5. Protecting health care providers’ salaries. Physicians work very hard and are often saddled with a huge amount of debt. However, the average orthopedic surgeon made more than $500,000 in 2015 (which was 10X the median household income). Even lower paying specialties like family medicine or pediatrics made more than $200,000. For Dr. Price to spend any real estate in his “Empowering Patients First Act” on protecting physicians’ salaries is a slap in the face to Americans who struggle to find stable employment. There are provisions to remove limits on charges that Medicare beneficiaries can be billed by health professionals, but it’s not clear why this is necessary.
6. Health Savings Accounts (HSAs) are not health insurance. There are several provisions incentivizing savings with HSAs. This isn’t a bad thing, but HSAs are not health insurance. You buy health insurance because you cannot always predict when you will get sick with a major illness. Even if you raise the maximum pre-tax contribution into health savings accounts, people will still go bankrupt if they develop cancer or have a major accident. If this is the patient empowerment part of the bill, I’m still unimpressed.

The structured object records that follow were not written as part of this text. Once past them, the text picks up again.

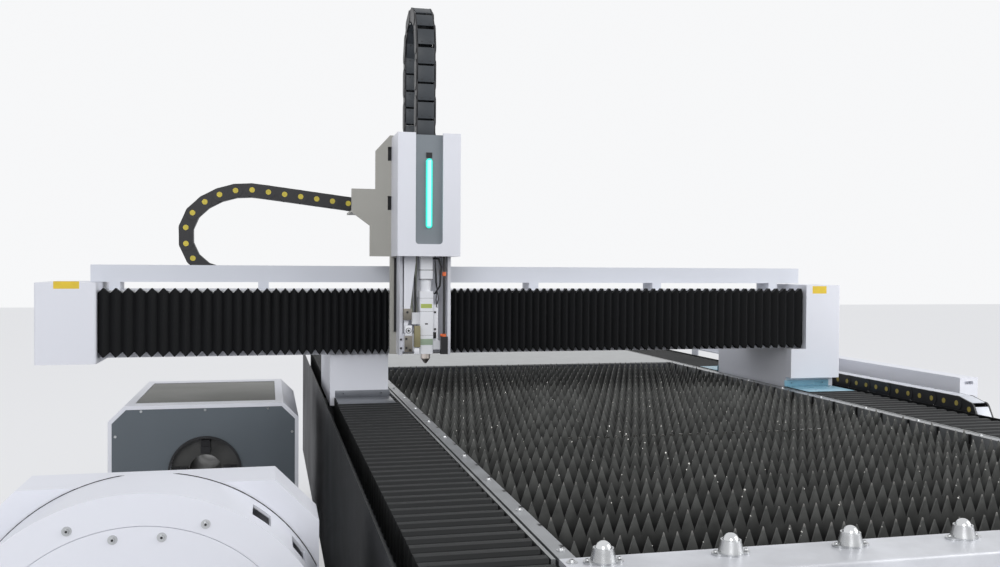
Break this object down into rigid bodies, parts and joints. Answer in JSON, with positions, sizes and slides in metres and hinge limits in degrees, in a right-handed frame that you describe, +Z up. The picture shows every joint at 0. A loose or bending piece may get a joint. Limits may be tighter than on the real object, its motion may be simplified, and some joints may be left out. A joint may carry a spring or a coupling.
{
  "type": "laser cutting machine",
  "caption": "Open gantry laser cutter for sheet, with toothed slats over scrap trays, and two rotary chucks beside the bed for cutting tube.",
  "frame": {"origin": "centre of the machine's footprint, on the floor", "axes": "+X to the right for an operator at the near end, +Y along the bed away from the operator, +Z up"},
  "size_m": [3.495, 5.5, 2.3622],
  "materials": {
    "bed_paint": "dark grey powder coat, slightly textured",
    "panel_paint": "dark slate powder coat",
    "white_paint": "white semi-gloss powder coat",
    "pale_grey_paint": "pale grey powder coat",
    "plate_paint": "beige grey powder coat",
    "slate_paint": "slate grey powder coat",
    "black_fabric": "coated woven cloth, dull black",
    "black_plastic": "glass-filled nylon, dull black",
    "slat_steel": "mill scale and slag, dull",
    "bright_steel": "ground or rolled steel, satin",
    "zinc": "bright zinc plate",
    "chrome": "polished ball steel",
    "dark_steel": "blackened steel",
    "galvanised": "galvanised sheet, spangled",
    "light": "lit translucent green-blue",
    "copper": "turned copper"
  },
  "bodies": {
    "bed": {"bed_frame": "bed_paint", "side_panels": "panel_paint", "guide_strips": "bright_steel", "combs": "galvanised", "slats": "slat_steel", "near_end_plate": "pale_grey_paint", "rear_deck": "galvanised", "transfer_cups": "zinc", "transfer_balls": "chrome", "y_rails": "bright_steel", "y_bellows_front": "black_fabric", "y_bellows_rear": "black_fabric", "y_chain": "black_plastic", "chain_trough": "pale_grey_paint", "side_duct": "white_paint", "tube_bed": "bed_paint", "machine_feet": "zinc", "far_chuck_housing": "white_paint", "far_chuck_panel": "slate_paint", "far_chuck_ring": "black_plastic"},
    "near_tray": {"scrap_tray_near": "bed_paint"},
    "far_tray": {"scrap_tray_far": "bed_paint"},
    "gantry": {"gantry_beam": "white_paint", "saddle_left": "white_paint", "saddle_right": "white_paint", "y_blocks": "bright_steel", "y_gearmotors": "dark_steel", "end_cover_left": "white_paint", "end_cover_right": "white_paint", "cable_tray": "pale_grey_paint", "x_rails": "bright_steel", "x_bellows_left": "black_fabric", "x_bellows_right": "black_fabric", "x_chain": "black_plastic"},
    "carriage": {"carriage_plate": "plate_paint", "x_blocks": "bright_steel", "x_gearmotor": "dark_steel", "z_channel": "white_paint", "z_motor": "dark_steel", "head_hood": "white_paint", "light_panel": "slate_paint", "light_bar": "light", "z_chain": "black_plastic"},
    "head": {"z_plate": "white_paint", "cutting_head": "white_paint", "nozzle": "copper", "head_hoses": "black_plastic"},
    "near_chuck": {"near_chuck_housing": "white_paint", "near_chuck_cover": "white_paint", "tube_blocks": "bright_steel"},
    "near_spindle": {"near_chuck_rotor": "dark_steel"},
    "far_spindle": {"far_chuck_rotor": "dark_steel"},
    "near_jaw_1": {"near_jaw_1": "bright_steel"},
    "near_jaw_2": {"near_jaw_2": "bright_steel"},
    "near_jaw_3": {"near_jaw_3": "bright_steel"},
    "near_jaw_4": {"near_jaw_4": "bright_steel"},
    "far_jaw_1": {"far_jaw_1": "bright_steel"},
    "far_jaw_2": {"far_jaw_2": "bright_steel"},
    "far_jaw_3": {"far_jaw_3": "bright_steel"},
    "far_jaw_4": {"far_jaw_4": "bright_steel"}
  },
  "joints": [
    {"name": "gantry_travel", "type": "slide", "parent": "bed", "child": "gantry", "axis": [0, 1, 0], "range_m": [-1.9, 1.1], "deforming": ["y_bellows_front", "y_bellows_rear", "y_chain"]},
    {"name": "carriage_travel", "type": "slide", "parent": "gantry", "child": "carriage", "axis": [1, 0, 0], "range_m": [-0.82, 1.44], "deforming": ["x_bellows_left", "x_bellows_right", "x_chain"]},
    {"name": "head_travel", "type": "slide", "parent": "carriage", "child": "head", "axis": [0, 0, 1], "range_m": [-0.12, 0.03], "deforming": ["z_chain"]},
    {"name": "near_chuck_travel", "type": "slide", "parent": "bed", "child": "near_chuck", "axis": [0, 1, 0], "range_m": [-1.3, 1.5]},
    {"name": "near_chuck_turn", "type": "hinge", "parent": "near_chuck", "child": "near_spindle", "pos_m": [-1.1665, -1.025, 0.567], "axis": [0, 1, 0], "continuous": true},
    {"name": "far_chuck_turn", "type": "hinge", "parent": "bed", "child": "far_spindle", "pos_m": [-1.1665, 0.686, 0.567], "axis": [0, 1, 0], "continuous": true},
    {"name": "near_tray_slide", "type": "slide", "parent": "bed", "child": "near_tray", "axis": [0, -1, 0], "range_m": [0, 1.9]},
    {"name": "far_tray_slide", "type": "slide", "parent": "bed", "child": "far_tray", "axis": [0, 1, 0], "range_m": [0, 1.9]},
    {"name": "near_jaw_1_slide", "type": "slide", "parent": "near_spindle", "child": "near_jaw_1", "axis": [-1, 0, 0], "range_m": [0, 0.045]},
    {"name": "near_jaw_2_slide", "type": "slide", "parent": "near_spindle", "child": "near_jaw_2", "axis": [0, 0, -1], "range_m": [0, 0.045]},
    {"name": "near_jaw_3_slide", "type": "slide", "parent": "near_spindle", "child": "near_jaw_3", "axis": [1, 0, 0], "range_m": [0, 0.045]},
    {"name": "near_jaw_4_slide", "type": "slide", "parent": "near_spindle", "child": "near_jaw_4", "axis": [0, 0, 1], "range_m": [0, 0.045]},
    {"name": "far_jaw_1_slide", "type": "slide", "parent": "far_spindle", "child": "far_jaw_1", "axis": [-1, 0, 0], "range_m": [0, 0.045]},
    {"name": "far_jaw_2_slide", "type": "slide", "parent": "far_spindle", "child": "far_jaw_2", "axis": [0, 0, -1], "range_m": [0, 0.045]},
    {"name": "far_jaw_3_slide", "type": "slide", "parent": "far_spindle", "child": "far_jaw_3", "axis": [1, 0, 0], "range_m": [0, 0.045]},
    {"name": "far_jaw_4_slide", "type": "slide", "parent": "far_spindle", "child": "far_jaw_4", "axis": [0, 0, 1], "range_m": [0, 0.045]}
  ],
  "couplings": [
    {"joint": "near_jaw_2_slide", "follows": "near_jaw_1_slide", "ratio": 1},
    {"joint": "near_jaw_3_slide", "follows": "near_jaw_1_slide", "ratio": 1},
    {"joint": "near_jaw_4_slide", "follows": "near_jaw_1_slide", "ratio": 1},
    {"joint": "far_jaw_2_slide", "follows": "far_jaw_1_slide", "ratio": 1},
    {"joint": "far_jaw_3_slide", "follows": "far_jaw_1_slide", "ratio": 1},
    {"joint": "far_jaw_4_slide", "follows": "far_jaw_1_slide", "ratio": 1}
  ]
}
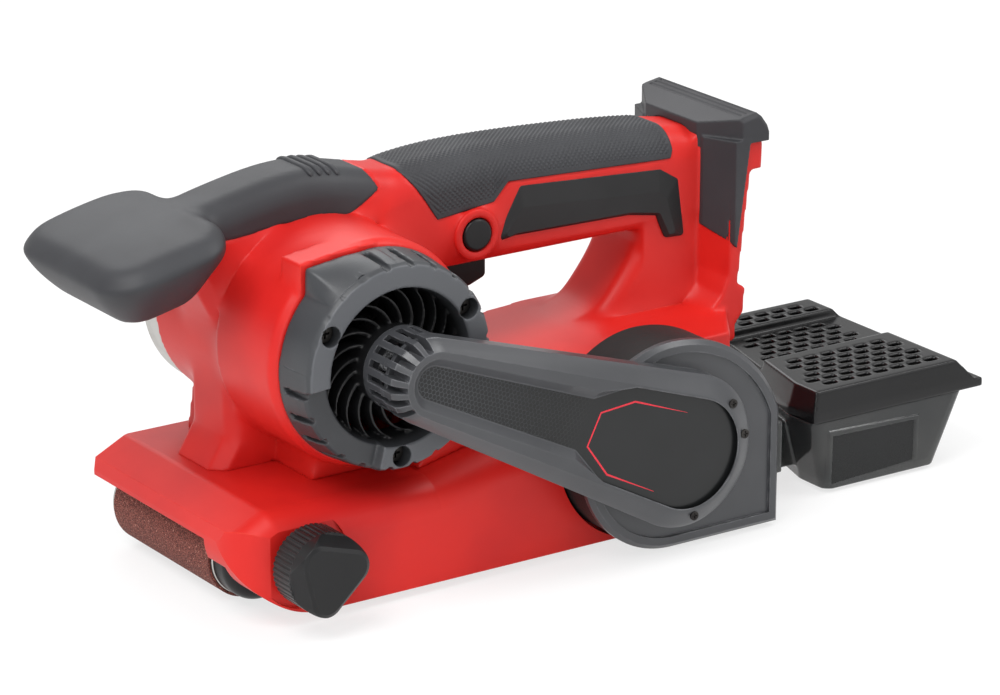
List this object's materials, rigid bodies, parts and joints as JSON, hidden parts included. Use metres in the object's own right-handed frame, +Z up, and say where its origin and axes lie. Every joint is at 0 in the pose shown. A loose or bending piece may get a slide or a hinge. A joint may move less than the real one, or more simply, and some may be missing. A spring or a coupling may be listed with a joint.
{
  "type": "handheld belt sander",
  "caption": "Cordless handheld belt sander with front handle, bar handle over a transverse motor, side drive arm, sprung front roller, battery seat and clear dust box.",
  "frame": {"origin": "on the sanding face, on the centre line of the belt", "axes": "-X towards the front handle, +X towards the battery seat, -Y towards the side with the drive arm, +Z up"},
  "size_m": [0.3998, 0.153, 0.1606],
  "materials": {
    "red_housing": "satin moulded ABS",
    "grey_plastic": "fine-grained moulding",
    "cap_plastic": "fine-grained moulding",
    "drum_black": "textured",
    "black_plastic": "satin",
    "gloss_black": "glossy",
    "smoked_clear": "translucent smoked plastic",
    "soft_grip": "soft-touch overmould",
    "black_rubber": "soft-touch overmould",
    "bumper_rubber": "soft bumper",
    "roller_rubber": "rubber-covered drive roller",
    "cast_aluminium": "cast and turned",
    "spring_steel": "pressed sheet",
    "bright_steel": "ground",
    "dark_steel": "blackened screw",
    "gear_steel": "hobbed",
    "laminated_iron": "stacked laminations",
    "copper_wire": "enamelled winding",
    "contact_brass": "plated",
    "graphite_pad": "graphite cloth",
    "abrasive_cloth": "aluminium-oxide grit",
    "filter_paper": "pleated paper",
    "board_green": "solder-masked board"
  },
  "bodies": {
    "root": {"base_housing": "red_housing", "housing_near": "red_housing", "housing_far": "red_housing", "housing_screws": "dark_steel", "belt_frame": "cast_aluminium", "platen": "spring_steel", "platen_pad": "graphite_pad", "tension_spring": "spring_steel", "lever_pin": "bright_steel", "roller_bearings": "bright_steel", "fan_bearings": "bright_steel", "fan_housing": "drum_black", "fan_cover": "grey_plastic", "cover_screws": "dark_steel", "arm_back_plate": "grey_plastic", "belt_cover": "grey_plastic", "timing_belt": "black_rubber", "sanding_belt": "abrasive_cloth", "stator": "laminated_iron", "stator_windings": "copper_wire", "motor_end_cap": "cap_plastic", "motor_bearings": "bright_steel", "cap_screws": "dark_steel", "far_motor_cover": "cast_aluminium", "handle_grip": "soft_grip", "handle_insert_near": "black_rubber", "handle_insert_far": "black_rubber", "front_grip": "soft_grip", "battery_bumper": "bumper_rubber", "terminal_block": "black_plastic", "terminal_blades": "contact_brass", "trigger_pin": "bright_steel", "switch_module": "black_plastic", "control_board": "board_green"},
    "motor_rotor": {"rotor": "laminated_iron", "motor_shaft": "bright_steel", "motor_fan": "black_plastic", "motor_pulley": "cast_aluminium"},
    "fan_drive": {"fan_shaft": "bright_steel", "impeller": "black_plastic", "driven_pulley": "cast_aluminium", "pinion": "gear_steel"},
    "drive_drum": {"drive_roller": "roller_rubber", "roller_shaft": "bright_steel", "roller_gear": "gear_steel"},
    "front_fork": {"roller_fork": "spring_steel", "front_axle": "bright_steel"},
    "front_drum": {"front_roller": "cast_aluminium", "front_roller_hub": "black_plastic"},
    "belt_lever": {"tension_lever": "black_plastic"},
    "tracking": {"tracking_knob": "black_plastic", "tracking_screw": "bright_steel"},
    "switch_trigger": {"trigger": "black_plastic"},
    "lock_off": {"lock_button": "black_plastic"},
    "dust_container": {"dust_box": "smoked_clear", "lid_hinge_pin": "bright_steel"},
    "dust_cover": {"dust_lid": "gloss_black", "dust_filter": "filter_paper"}
  },
  "joints": [
    {"name": "motor_spin", "type": "hinge", "parent": "root", "child": "motor_rotor", "pos_m": [-0.0408, 0, 0.098], "axis": [0, 1, 0], "continuous": true},
    {"name": "fan_spin", "type": "hinge", "parent": "root", "child": "fan_drive", "pos_m": [0.08114, 0, 0.045], "axis": [0, 1, 0], "continuous": true},
    {"name": "roller_spin", "type": "hinge", "parent": "root", "child": "drive_drum", "pos_m": [0.08114, 0, 0.022], "axis": [0, 1, 0], "continuous": true},
    {"name": "front_roller_spin", "type": "hinge", "parent": "front_fork", "child": "front_drum", "pos_m": [-0.086, 0, 0.018], "axis": [0, 1, 0], "continuous": true},
    {"name": "tension_lever_swing", "type": "hinge", "parent": "root", "child": "belt_lever", "pos_m": [-0.024, 0.034, 0.02], "axis": [0, 0, 1], "range_deg": [0, 70]},
    {"name": "front_fork_slide", "type": "slide", "parent": "root", "child": "front_fork", "axis": [1, 0, 0], "range_m": [0, 0.006], "deforming": ["tension_spring"]},
    {"name": "tracking_knob_turn", "type": "hinge", "parent": "root", "child": "tracking", "pos_m": [-0.082, -0.08, 0.0255], "axis": [0, 1, 0], "range_deg": [-180, 180]},
    {"name": "trigger_press", "type": "hinge", "parent": "root", "child": "switch_trigger", "pos_m": [0.0215, 0, 0.118], "axis": [0, -1, 0], "range_deg": [0, 8], "stiffness_Nm_per_rad": 0.5, "springref_deg": -11.46},
    {"name": "lock_button_press", "type": "slide", "parent": "root", "child": "lock_off", "axis": [0, 1, 0], "range_m": [0, 0.003], "stiffness_N_per_m": 200, "springref_m": -0.002},
    {"name": "dust_box_pull", "type": "slide", "parent": "root", "child": "dust_container", "axis": [1, 0, 0], "range_m": [0, 0.03]},
    {"name": "dust_lid_open", "type": "hinge", "parent": "dust_container", "child": "dust_cover", "pos_m": [0.2515, 0, 0.028], "axis": [0, 1, 0], "range_deg": [0, 90]}
  ],
  "couplings": [
    {"joint": "fan_spin", "follows": "motor_spin", "ratio": 0.33333},
    {"joint": "roller_spin", "follows": "motor_spin", "ratio": -0.13131},
    {"joint": "front_roller_spin", "follows": "motor_spin", "ratio": -0.16133},
    {"joint": "tension_lever_swing", "follows": "front_fork_slide", "rad_per_m": 203.62}
  ]
}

7. “Death Panels” for malpractice claims. In 2009, Sarah Palin claimed on Facebook that her parents or baby with Down Syndrome would need to go before “Obama’s ‘death panel’ so his bureaucrats can decide…whether they are worthy of health care.” This was the Politifact lie of the year; nonetheless, critics continued to complain about the ACA creating government bureaucracies that stand between patients and their doctors. As a physician, I’ve always felt like it was health insurance companies that were standing between me and my patients, but that’s a separate issue. The point is that there were never government death panels and there never will be. But the “Empowering Patients First Act” does create a new government bureaucracy called “Health Care Tribunals” with special judges to hear malpractice lawsuits. This won’t dictate standards of medical care, but it could reduce patients’ abilities to receive compensation when they are harmed by inadequate or inappropriate medical care. According to the proposal, first, a panel of experts (at least half of whom are health care providers) would review a case and decide whether there was “gross negligence.” Health care providers, who remember their own errors, tend to be reticent in calling out the mistakes of others. But creating a legal standard of demonstrating “gross negligence” is more problematic, because it may end up setting a burden of proof that is too high for most patients to receive compensation. It’s telling when anti-government legislators are willing to develop additional bureaucracy to protect their own special interest, but there are better ways to foster necessary tort reform without harming patients.